• [WHAT NEEDS TO BE DONE]:
Repeat all of the material exactly as given.

• [DATASET SECTION]:

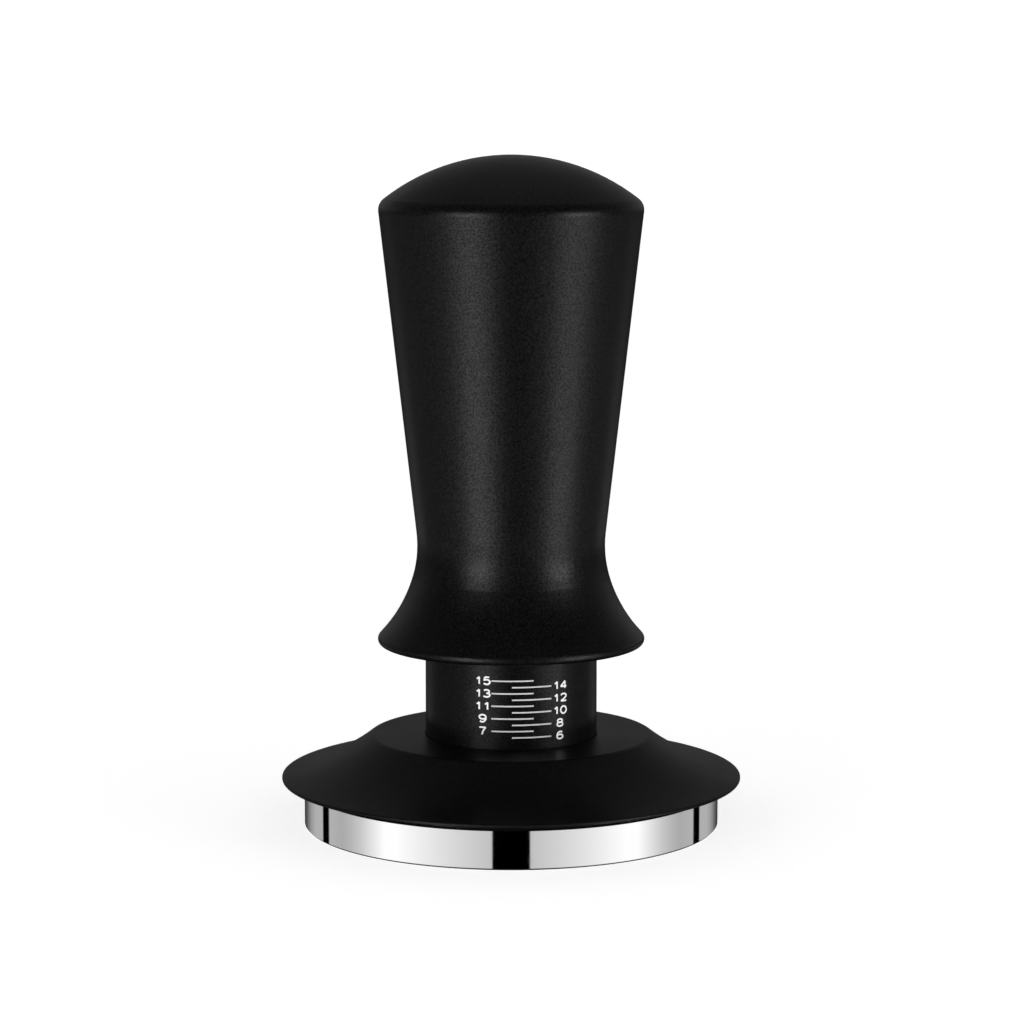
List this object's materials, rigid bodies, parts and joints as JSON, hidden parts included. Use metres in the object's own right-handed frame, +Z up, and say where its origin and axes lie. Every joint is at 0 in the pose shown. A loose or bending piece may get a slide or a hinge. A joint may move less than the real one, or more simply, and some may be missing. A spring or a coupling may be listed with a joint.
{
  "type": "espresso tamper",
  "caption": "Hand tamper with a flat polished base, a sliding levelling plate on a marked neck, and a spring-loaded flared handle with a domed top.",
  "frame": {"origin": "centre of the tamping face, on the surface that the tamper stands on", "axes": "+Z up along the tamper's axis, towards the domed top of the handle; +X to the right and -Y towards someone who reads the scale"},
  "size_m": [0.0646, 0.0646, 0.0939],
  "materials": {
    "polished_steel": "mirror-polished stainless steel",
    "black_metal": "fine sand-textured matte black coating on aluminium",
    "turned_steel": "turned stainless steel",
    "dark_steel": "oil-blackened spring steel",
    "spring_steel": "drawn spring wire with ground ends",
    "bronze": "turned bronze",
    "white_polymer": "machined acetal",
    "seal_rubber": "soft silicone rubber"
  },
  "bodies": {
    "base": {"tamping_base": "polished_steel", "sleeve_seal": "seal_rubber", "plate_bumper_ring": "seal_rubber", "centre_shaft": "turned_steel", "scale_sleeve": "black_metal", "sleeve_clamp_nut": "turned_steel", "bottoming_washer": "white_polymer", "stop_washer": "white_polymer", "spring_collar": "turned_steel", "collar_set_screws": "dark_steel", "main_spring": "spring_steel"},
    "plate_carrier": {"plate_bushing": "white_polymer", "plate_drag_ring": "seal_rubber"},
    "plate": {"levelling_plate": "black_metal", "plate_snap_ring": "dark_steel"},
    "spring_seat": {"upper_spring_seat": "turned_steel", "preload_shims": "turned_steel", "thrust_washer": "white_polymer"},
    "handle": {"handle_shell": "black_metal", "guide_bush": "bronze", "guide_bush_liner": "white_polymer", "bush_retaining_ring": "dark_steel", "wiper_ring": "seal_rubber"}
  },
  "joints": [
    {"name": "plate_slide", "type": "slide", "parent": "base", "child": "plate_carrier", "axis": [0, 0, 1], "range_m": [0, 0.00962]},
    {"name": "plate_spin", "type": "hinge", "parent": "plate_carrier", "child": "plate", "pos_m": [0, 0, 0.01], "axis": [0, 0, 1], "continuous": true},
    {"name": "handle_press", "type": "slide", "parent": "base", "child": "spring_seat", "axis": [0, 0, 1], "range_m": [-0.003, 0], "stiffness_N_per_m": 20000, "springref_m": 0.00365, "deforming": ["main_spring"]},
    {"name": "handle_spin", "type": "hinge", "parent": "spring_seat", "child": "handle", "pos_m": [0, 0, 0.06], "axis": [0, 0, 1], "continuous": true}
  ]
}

• [COMPLETED EXERCISE]:
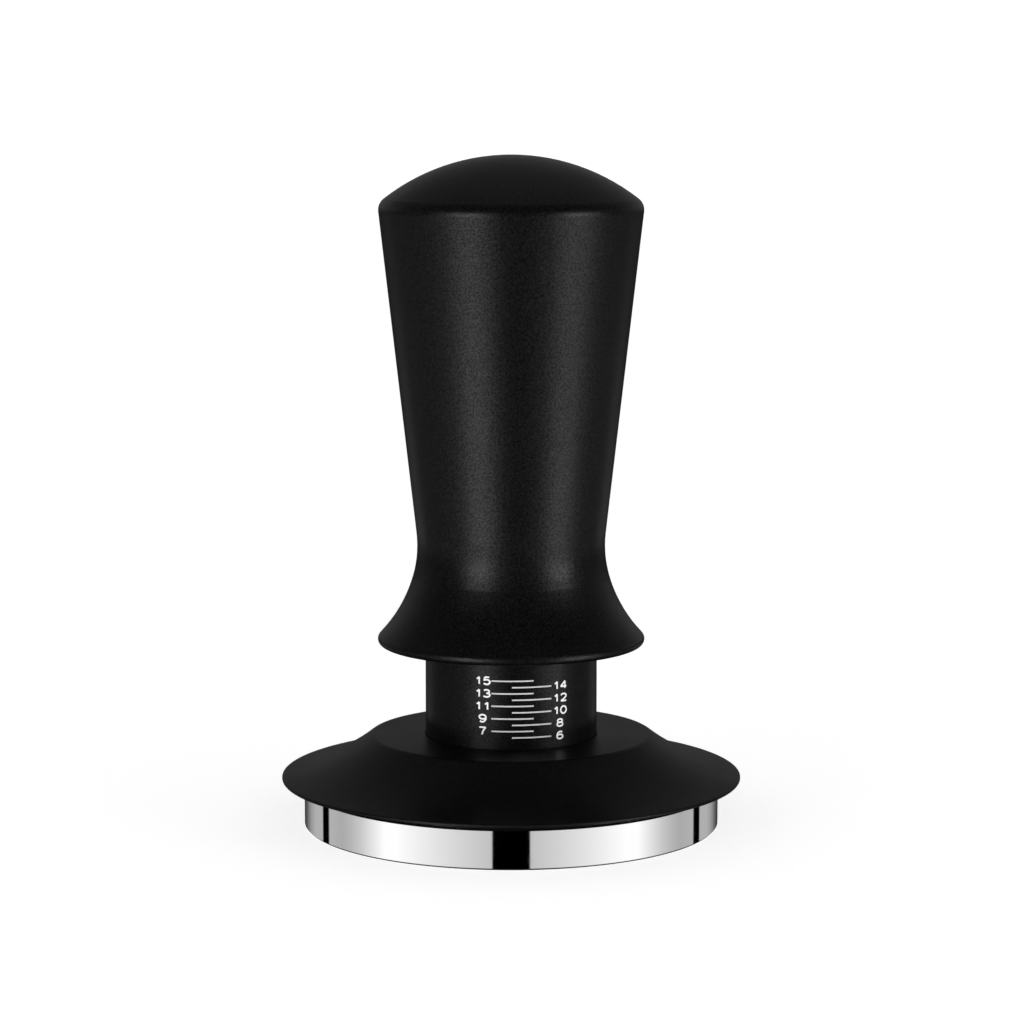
List this object's materials, rigid bodies, parts and joints as JSON, hidden parts included. Use metres in the object's own right-handed frame, +Z up, and say where its origin and axes lie. Every joint is at 0 in the pose shown. A loose or bending piece may get a slide or a hinge. A joint may move less than the real one, or more simply, and some may be missing. A spring or a coupling may be listed with a joint.
{
  "type": "espresso tamper",
  "caption": "Hand tamper with a flat polished base, a sliding levelling plate on a marked neck, and a spring-loaded flared handle with a domed top.",
  "frame": {"origin": "centre of the tamping face, on the surface that the tamper stands on", "axes": "+Z up along the tamper's axis, towards the domed top of the handle; +X to the right and -Y towards someone who reads the scale"},
  "size_m": [0.0646, 0.0646, 0.0939],
  "materials": {
    "polished_steel": "mirror-polished stainless steel",
    "black_metal": "fine sand-textured matte black coating on aluminium",
    "turned_steel": "turned stainless steel",
    "dark_steel": "oil-blackened spring steel",
    "spring_steel": "drawn spring wire with ground ends",
    "bronze": "turned bronze",
    "white_polymer": "machined acetal",
    "seal_rubber": "soft silicone rubber"
  },
  "bodies": {
    "base": {"tamping_base": "polished_steel", "sleeve_seal": "seal_rubber", "plate_bumper_ring": "seal_rubber", "centre_shaft": "turned_steel", "scale_sleeve": "black_metal", "sleeve_clamp_nut": "turned_steel", "bottoming_washer": "white_polymer", "stop_washer": "white_polymer", "spring_collar": "turned_steel", "collar_set_screws": "dark_steel", "main_spring": "spring_steel"},
    "plate_carrier": {"plate_bushing": "white_polymer", "plate_drag_ring": "seal_rubber"},
    "plate": {"levelling_plate": "black_metal", "plate_snap_ring": "dark_steel"},
    "spring_seat": {"upper_spring_seat": "turned_steel", "preload_shims": "turned_steel", "thrust_washer": "white_polymer"},
    "handle": {"handle_shell": "black_metal", "guide_bush": "bronze", "guide_bush_liner": "white_polymer", "bush_retaining_ring": "dark_steel", "wiper_ring": "seal_rubber"}
  },
  "joints": [
    {"name": "plate_slide", "type": "slide", "parent": "base", "child": "plate_carrier", "axis": [0, 0, 1], "range_m": [0, 0.00962]},
    {"name": "plate_spin", "type": "hinge", "parent": "plate_carrier", "child": "plate", "pos_m": [0, 0, 0.01], "axis": [0, 0, 1], "continuous": true},
    {"name": "handle_press", "type": "slide", "parent": "base", "child": "spring_seat", "axis": [0, 0, 1], "range_m": [-0.003, 0], "stiffness_N_per_m": 20000, "springref_m": 0.00365, "deforming": ["main_spring"]},
    {"name": "handle_spin", "type": "hinge", "parent": "spring_seat", "child": "handle", "pos_m": [0, 0, 0.06], "axis": [0, 0, 1], "continuous": true}
  ]
}